» Your objective
Copy every line that mentions the word "loose".

» Material for this task
* * * * * * *
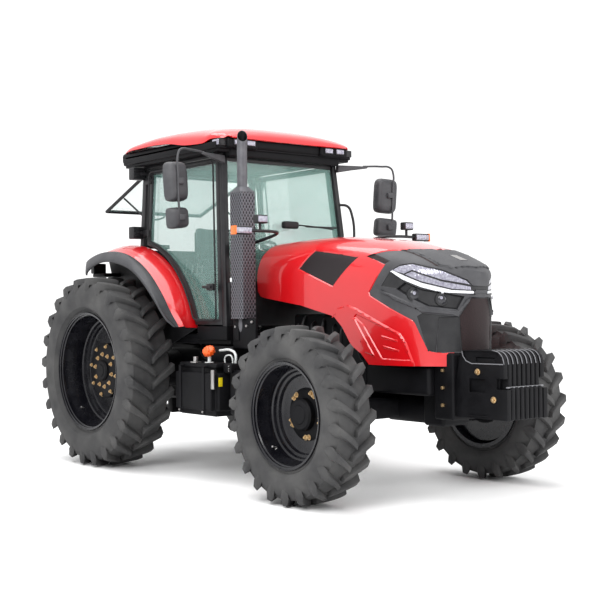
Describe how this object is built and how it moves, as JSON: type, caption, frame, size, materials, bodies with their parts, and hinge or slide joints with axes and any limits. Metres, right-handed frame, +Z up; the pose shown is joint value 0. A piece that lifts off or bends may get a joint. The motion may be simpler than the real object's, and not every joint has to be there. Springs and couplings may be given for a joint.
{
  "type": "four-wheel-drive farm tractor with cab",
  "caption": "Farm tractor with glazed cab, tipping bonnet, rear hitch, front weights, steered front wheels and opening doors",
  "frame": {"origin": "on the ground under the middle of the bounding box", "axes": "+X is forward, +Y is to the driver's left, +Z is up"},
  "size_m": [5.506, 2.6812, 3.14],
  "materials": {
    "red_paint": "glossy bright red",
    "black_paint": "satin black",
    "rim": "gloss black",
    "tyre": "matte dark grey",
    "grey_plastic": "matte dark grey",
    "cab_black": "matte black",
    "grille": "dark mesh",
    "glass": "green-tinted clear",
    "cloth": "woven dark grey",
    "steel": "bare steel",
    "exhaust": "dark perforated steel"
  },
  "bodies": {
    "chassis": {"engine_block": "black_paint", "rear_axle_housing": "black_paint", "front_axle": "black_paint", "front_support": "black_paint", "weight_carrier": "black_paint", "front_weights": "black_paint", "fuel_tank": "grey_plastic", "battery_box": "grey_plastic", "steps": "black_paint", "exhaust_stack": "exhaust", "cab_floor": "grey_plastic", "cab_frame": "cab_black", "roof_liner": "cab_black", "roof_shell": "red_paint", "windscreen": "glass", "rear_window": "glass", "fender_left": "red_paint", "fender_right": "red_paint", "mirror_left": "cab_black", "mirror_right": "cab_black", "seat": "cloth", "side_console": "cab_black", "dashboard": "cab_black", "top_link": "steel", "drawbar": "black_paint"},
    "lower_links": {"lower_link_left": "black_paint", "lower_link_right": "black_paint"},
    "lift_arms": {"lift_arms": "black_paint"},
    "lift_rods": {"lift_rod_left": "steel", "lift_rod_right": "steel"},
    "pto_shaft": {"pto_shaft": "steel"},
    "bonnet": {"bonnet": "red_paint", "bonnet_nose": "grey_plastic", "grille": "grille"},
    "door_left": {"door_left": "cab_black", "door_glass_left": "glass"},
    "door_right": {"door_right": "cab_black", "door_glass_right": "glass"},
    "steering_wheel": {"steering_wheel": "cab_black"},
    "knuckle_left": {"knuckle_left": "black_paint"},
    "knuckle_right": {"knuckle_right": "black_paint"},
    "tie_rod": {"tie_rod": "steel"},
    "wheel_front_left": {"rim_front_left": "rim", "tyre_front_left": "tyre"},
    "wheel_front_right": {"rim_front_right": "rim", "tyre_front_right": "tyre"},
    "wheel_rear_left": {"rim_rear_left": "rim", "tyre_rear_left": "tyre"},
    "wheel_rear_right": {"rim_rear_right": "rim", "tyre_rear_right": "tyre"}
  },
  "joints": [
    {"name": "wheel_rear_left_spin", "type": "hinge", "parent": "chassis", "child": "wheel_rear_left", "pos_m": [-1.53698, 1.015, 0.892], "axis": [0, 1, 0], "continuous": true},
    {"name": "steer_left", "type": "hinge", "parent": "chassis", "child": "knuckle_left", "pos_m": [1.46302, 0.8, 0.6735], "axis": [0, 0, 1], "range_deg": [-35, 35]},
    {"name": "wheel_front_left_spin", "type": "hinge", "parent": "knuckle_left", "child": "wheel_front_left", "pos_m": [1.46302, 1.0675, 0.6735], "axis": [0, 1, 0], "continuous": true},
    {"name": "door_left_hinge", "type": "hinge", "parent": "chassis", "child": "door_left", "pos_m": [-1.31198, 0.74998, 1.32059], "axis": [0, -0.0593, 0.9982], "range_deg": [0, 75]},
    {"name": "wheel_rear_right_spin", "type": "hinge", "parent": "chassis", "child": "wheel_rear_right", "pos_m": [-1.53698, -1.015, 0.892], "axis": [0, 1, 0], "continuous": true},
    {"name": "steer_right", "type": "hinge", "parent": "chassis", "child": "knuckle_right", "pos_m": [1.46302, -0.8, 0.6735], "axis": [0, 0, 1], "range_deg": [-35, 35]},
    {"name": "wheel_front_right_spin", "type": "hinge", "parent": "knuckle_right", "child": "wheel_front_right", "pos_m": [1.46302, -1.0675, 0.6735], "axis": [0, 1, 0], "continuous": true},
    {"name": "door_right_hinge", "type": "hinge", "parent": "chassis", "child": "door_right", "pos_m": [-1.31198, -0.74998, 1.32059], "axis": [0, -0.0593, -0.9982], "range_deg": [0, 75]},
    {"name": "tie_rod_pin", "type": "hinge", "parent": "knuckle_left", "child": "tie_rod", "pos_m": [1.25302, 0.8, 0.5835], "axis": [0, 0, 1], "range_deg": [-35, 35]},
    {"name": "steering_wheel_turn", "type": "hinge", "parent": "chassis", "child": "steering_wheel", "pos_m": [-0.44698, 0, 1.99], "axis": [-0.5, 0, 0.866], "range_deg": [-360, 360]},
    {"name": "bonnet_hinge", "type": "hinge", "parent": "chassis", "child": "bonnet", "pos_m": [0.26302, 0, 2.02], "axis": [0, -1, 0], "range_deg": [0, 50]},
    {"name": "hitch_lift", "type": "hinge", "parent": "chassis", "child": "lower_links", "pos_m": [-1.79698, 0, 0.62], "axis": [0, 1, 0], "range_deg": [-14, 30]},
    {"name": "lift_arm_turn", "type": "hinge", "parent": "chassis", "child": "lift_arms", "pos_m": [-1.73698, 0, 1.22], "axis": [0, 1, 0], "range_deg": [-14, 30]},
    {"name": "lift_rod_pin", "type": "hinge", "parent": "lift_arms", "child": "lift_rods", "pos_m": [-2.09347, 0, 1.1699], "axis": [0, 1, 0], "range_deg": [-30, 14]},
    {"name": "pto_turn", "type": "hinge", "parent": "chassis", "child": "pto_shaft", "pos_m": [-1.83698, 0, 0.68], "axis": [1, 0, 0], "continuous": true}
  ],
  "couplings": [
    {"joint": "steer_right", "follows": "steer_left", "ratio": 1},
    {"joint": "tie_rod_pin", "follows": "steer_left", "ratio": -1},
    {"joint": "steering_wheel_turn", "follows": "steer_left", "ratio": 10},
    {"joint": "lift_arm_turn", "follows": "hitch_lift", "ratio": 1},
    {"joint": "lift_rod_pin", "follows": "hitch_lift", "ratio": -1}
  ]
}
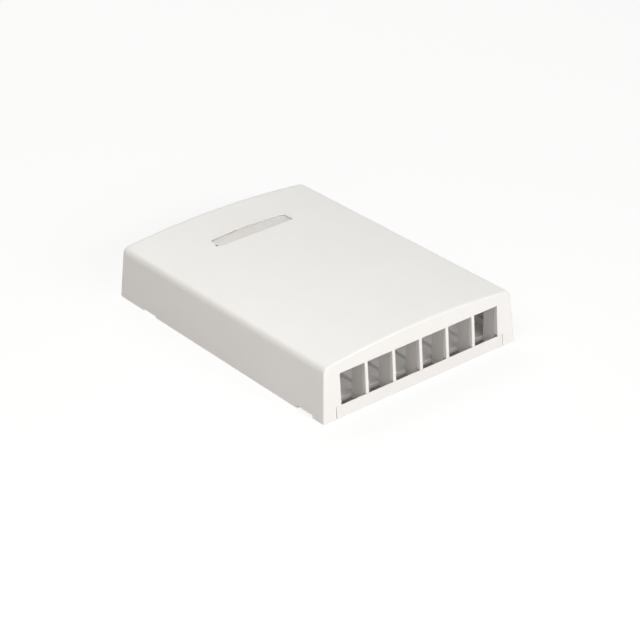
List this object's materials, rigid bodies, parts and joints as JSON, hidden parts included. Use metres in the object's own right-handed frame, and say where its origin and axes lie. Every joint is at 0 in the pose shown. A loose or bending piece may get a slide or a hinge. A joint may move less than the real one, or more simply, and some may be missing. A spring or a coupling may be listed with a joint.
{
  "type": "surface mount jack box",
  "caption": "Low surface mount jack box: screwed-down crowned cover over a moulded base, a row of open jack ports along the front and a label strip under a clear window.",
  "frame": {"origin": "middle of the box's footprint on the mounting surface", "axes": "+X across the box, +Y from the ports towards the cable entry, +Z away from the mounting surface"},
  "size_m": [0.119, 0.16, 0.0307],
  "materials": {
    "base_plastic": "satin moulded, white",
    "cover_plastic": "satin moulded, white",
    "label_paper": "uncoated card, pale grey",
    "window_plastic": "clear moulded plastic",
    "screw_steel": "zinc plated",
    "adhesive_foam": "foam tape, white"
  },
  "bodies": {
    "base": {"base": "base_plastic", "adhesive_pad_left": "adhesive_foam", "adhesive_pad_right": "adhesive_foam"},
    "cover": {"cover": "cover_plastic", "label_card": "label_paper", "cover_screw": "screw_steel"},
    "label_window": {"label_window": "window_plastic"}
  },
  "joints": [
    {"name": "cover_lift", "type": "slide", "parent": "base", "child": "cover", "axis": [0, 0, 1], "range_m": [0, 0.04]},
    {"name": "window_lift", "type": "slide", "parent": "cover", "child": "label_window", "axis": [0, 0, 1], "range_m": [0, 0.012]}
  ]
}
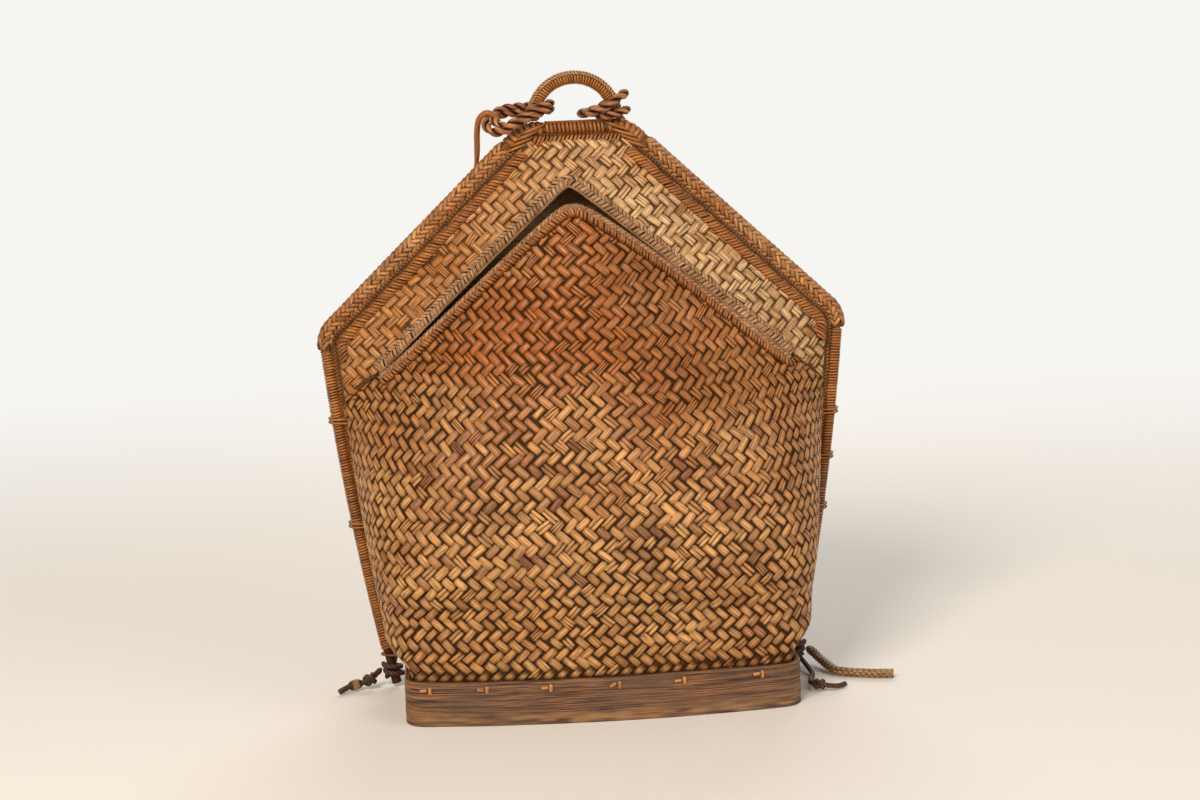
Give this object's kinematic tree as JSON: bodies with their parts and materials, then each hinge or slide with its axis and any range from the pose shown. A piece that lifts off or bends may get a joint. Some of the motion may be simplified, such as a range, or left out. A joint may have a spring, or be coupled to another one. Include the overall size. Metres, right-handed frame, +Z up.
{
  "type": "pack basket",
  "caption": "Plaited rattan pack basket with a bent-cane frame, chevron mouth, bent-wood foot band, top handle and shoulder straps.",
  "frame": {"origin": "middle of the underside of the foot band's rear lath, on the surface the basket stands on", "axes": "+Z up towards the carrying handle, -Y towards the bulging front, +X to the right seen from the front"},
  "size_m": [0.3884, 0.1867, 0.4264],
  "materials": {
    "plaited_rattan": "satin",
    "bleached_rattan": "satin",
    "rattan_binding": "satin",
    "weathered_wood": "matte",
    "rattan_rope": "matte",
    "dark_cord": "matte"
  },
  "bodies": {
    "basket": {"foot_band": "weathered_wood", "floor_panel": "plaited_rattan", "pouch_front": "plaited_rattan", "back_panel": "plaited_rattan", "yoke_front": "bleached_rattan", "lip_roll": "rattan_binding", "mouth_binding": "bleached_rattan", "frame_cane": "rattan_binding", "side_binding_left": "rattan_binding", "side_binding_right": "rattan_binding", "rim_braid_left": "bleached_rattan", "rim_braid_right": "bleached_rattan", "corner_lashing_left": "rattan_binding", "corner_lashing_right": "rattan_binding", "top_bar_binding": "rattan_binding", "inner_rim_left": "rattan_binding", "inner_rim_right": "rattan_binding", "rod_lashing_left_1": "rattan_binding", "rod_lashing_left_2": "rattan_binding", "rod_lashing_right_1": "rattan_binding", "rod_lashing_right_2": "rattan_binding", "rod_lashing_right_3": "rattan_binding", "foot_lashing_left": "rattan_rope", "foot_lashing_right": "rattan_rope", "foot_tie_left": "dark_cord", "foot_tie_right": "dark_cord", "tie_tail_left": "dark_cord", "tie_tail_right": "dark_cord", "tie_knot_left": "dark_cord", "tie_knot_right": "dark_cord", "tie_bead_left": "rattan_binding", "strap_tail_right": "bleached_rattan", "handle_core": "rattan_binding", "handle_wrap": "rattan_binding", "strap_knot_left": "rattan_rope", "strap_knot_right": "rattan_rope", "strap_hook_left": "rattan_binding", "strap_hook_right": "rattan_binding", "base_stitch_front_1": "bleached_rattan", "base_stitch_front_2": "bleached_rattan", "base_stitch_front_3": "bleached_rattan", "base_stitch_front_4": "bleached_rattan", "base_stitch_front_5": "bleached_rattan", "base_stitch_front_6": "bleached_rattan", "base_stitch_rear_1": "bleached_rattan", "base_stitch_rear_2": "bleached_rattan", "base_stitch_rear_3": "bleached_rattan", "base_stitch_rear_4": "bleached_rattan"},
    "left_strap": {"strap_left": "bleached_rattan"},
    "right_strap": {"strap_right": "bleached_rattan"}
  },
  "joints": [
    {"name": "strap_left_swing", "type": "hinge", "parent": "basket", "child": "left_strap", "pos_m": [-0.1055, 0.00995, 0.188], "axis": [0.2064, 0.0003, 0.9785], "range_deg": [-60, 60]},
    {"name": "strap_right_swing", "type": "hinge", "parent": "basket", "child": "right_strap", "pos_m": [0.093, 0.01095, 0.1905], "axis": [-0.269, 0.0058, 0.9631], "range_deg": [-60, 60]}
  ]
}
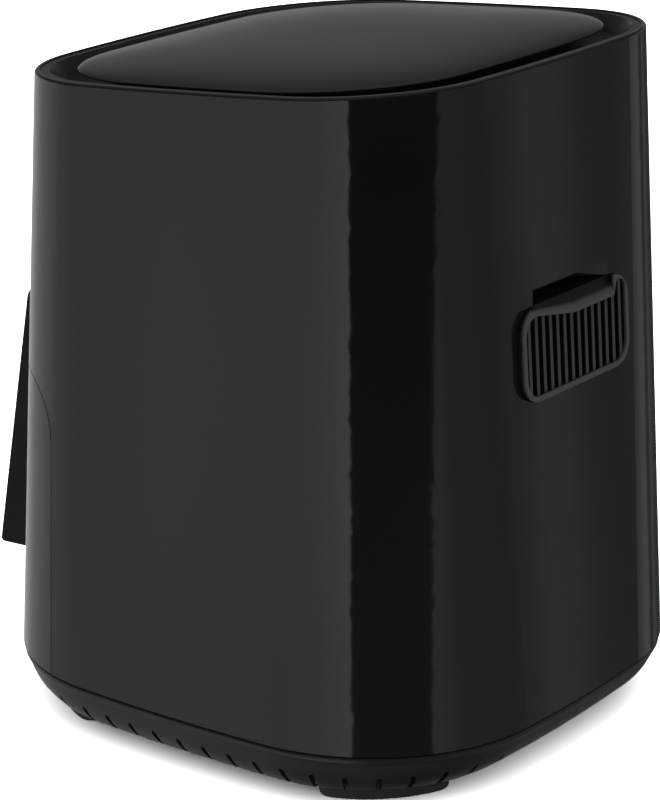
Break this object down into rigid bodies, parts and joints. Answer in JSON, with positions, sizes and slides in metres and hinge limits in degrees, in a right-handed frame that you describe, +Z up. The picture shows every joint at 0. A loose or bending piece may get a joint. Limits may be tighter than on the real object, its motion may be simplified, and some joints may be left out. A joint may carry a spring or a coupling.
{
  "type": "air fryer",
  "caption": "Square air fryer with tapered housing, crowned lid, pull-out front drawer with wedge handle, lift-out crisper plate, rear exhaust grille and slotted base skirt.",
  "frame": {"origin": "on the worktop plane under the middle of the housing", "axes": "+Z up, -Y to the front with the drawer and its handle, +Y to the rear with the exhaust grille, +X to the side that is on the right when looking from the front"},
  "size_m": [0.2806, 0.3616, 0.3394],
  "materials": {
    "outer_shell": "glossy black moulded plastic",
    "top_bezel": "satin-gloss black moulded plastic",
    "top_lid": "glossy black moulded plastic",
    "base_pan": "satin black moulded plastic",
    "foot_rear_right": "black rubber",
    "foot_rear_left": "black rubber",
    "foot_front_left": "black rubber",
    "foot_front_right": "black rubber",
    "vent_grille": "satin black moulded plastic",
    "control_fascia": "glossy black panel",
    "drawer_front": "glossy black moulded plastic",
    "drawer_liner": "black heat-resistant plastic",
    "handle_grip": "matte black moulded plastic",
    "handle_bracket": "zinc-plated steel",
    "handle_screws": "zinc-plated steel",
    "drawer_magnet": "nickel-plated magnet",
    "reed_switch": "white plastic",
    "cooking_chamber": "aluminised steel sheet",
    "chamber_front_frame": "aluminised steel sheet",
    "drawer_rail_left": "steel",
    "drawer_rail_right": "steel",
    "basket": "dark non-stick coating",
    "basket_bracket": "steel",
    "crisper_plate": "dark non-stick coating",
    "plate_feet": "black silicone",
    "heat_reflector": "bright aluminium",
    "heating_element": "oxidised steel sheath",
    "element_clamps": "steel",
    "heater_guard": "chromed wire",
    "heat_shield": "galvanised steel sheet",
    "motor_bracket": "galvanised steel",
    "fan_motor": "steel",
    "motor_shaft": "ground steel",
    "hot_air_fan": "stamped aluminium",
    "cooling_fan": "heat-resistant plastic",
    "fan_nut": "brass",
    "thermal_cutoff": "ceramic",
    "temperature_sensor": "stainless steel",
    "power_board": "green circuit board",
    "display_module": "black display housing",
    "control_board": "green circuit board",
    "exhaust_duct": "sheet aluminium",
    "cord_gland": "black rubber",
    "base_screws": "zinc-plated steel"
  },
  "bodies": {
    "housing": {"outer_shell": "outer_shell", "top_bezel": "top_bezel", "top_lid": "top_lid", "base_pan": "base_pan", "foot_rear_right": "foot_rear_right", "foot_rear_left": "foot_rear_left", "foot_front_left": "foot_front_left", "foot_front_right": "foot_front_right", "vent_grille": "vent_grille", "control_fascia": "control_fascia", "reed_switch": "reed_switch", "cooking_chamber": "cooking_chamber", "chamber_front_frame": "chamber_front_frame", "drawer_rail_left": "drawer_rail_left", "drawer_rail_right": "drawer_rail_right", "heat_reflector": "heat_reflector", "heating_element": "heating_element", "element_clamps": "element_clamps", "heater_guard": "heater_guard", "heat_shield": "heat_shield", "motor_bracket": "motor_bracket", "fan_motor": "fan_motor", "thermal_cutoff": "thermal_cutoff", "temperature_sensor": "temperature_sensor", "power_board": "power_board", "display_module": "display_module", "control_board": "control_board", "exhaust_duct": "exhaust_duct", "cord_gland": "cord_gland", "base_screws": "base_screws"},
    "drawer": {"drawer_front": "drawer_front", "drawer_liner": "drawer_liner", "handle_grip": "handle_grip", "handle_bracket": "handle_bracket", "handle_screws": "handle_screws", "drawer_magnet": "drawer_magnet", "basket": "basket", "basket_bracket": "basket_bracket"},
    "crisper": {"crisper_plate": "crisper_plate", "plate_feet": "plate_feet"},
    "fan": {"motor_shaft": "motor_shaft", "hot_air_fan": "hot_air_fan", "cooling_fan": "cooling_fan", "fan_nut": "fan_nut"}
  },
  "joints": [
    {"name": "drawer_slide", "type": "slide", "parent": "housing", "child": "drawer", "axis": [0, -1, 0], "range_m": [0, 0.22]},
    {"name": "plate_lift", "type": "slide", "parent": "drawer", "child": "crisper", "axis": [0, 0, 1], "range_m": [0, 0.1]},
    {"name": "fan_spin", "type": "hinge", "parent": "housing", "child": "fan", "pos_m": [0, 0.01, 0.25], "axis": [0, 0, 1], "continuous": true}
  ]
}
* * * * * * *
» Solution to the exercise
List this object's materials, rigid bodies, parts and joints as JSON, hidden parts included. Use metres in the object's own right-handed frame, and say where its origin and axes lie. Every joint is at 0 in the pose shown. A loose or bending piece may get a slide or a hinge. A joint may move less than the real one, or more simply, and some may be missing. A spring or a coupling may be listed with a joint.
Break this object down into rigid bodies, parts and joints. Answer in JSON, with positions, sizes and slides in metres and hinge limits in degrees, in a right-handed frame that you describe, +Z up. The picture shows every joint at 0. A loose or bending piece may get a joint. Limits may be tighter than on the real object, its motion may be simplified, and some joints may be left out. A joint may carry a spring or a coupling.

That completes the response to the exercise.